--- PROVIDED MATERIAL ---
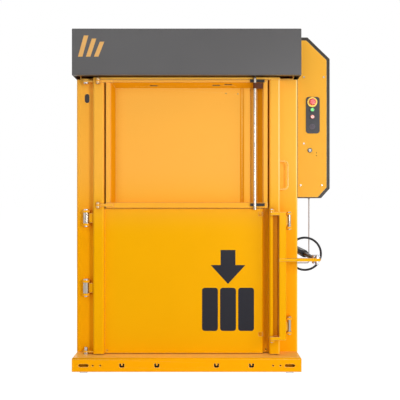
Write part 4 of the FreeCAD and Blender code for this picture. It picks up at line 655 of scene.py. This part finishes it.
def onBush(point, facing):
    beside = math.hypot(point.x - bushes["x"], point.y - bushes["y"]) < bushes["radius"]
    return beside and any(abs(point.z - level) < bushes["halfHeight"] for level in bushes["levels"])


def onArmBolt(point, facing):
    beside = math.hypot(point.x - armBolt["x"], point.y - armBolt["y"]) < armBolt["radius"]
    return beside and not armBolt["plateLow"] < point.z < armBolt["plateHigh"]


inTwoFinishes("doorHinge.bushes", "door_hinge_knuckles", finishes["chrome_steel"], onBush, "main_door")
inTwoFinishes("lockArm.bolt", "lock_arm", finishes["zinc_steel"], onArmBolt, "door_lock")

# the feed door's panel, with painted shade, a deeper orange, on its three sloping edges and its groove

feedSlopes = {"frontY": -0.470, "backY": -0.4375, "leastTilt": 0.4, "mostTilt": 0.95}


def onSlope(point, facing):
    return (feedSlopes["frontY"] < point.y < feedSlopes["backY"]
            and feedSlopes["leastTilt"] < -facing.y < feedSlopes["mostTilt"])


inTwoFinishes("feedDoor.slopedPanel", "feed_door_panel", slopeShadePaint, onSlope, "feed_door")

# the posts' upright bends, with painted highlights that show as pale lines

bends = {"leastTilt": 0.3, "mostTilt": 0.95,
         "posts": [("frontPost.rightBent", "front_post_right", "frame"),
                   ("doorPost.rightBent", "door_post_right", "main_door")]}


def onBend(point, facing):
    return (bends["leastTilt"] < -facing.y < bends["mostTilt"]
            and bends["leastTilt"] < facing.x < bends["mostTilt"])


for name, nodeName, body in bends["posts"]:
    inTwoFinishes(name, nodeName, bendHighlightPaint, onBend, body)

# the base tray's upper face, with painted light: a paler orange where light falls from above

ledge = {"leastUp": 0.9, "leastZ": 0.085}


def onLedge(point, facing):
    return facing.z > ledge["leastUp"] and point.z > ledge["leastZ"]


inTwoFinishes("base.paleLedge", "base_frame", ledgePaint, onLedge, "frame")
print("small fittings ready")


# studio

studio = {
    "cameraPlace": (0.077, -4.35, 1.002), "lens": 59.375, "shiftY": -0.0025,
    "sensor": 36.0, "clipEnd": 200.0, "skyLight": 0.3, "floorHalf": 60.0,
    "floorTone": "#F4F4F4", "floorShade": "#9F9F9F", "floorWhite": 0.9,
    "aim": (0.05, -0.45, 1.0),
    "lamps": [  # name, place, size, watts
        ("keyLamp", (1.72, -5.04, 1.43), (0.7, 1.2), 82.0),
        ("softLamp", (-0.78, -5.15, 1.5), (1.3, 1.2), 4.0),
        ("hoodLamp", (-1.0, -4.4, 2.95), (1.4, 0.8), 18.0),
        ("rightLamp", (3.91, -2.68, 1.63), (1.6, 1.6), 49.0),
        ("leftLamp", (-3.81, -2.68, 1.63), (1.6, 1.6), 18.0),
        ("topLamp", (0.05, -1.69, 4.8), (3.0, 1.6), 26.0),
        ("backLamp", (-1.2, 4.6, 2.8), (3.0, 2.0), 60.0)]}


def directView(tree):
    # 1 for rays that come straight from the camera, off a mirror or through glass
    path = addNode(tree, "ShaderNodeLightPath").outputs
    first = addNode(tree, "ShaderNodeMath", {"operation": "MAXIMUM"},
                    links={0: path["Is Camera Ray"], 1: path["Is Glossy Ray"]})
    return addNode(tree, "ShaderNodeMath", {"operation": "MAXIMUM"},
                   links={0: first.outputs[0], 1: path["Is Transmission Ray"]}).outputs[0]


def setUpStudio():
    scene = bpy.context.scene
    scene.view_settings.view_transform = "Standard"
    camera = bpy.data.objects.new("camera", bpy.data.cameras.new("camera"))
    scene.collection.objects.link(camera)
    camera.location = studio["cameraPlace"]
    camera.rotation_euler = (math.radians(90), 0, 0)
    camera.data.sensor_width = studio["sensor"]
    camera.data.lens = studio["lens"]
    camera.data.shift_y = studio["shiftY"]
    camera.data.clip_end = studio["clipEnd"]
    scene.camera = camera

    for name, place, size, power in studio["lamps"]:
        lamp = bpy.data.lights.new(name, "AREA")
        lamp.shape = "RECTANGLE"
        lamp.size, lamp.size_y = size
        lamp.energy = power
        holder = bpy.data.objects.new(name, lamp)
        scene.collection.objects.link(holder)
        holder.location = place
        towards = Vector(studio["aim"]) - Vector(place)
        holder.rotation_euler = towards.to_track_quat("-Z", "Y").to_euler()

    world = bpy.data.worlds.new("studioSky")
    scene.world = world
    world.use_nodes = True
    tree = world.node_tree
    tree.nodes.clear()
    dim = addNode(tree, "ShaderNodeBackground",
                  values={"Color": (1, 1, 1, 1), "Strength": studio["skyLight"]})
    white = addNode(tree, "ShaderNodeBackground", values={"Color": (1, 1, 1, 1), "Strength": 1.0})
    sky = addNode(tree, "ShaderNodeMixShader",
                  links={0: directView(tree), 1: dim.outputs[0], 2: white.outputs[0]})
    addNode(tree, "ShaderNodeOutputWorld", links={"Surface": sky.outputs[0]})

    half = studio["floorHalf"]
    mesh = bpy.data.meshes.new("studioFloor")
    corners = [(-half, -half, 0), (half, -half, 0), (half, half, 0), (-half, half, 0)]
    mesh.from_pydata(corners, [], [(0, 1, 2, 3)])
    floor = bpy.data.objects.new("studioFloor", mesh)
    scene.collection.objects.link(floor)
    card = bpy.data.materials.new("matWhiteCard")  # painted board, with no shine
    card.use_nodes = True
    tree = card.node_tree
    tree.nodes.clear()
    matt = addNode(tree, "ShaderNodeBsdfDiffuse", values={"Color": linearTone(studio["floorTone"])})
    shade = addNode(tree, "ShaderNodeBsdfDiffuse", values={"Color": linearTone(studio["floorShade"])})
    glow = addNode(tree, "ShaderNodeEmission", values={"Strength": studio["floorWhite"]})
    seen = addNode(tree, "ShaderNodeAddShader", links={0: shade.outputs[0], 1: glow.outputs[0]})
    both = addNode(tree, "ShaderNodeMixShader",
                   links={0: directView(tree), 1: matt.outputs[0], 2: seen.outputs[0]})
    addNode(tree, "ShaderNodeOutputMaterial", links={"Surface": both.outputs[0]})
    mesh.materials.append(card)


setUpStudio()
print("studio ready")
---
SHORT PROBLEM: Report every line in the data above in which the word "scene" appears.

TASK SOLUTION:
Write part 4 of the FreeCAD and Blender code for this picture. It picks up at line 655 of scene.py. This part finishes it.
    scene = bpy.context.scene
    scene.view_settings.view_transform = "Standard"
    scene.collection.objects.link(camera)
    scene.camera = camera
        scene.collection.objects.link(holder)
    scene.world = world
    scene.collection.objects.link(floor)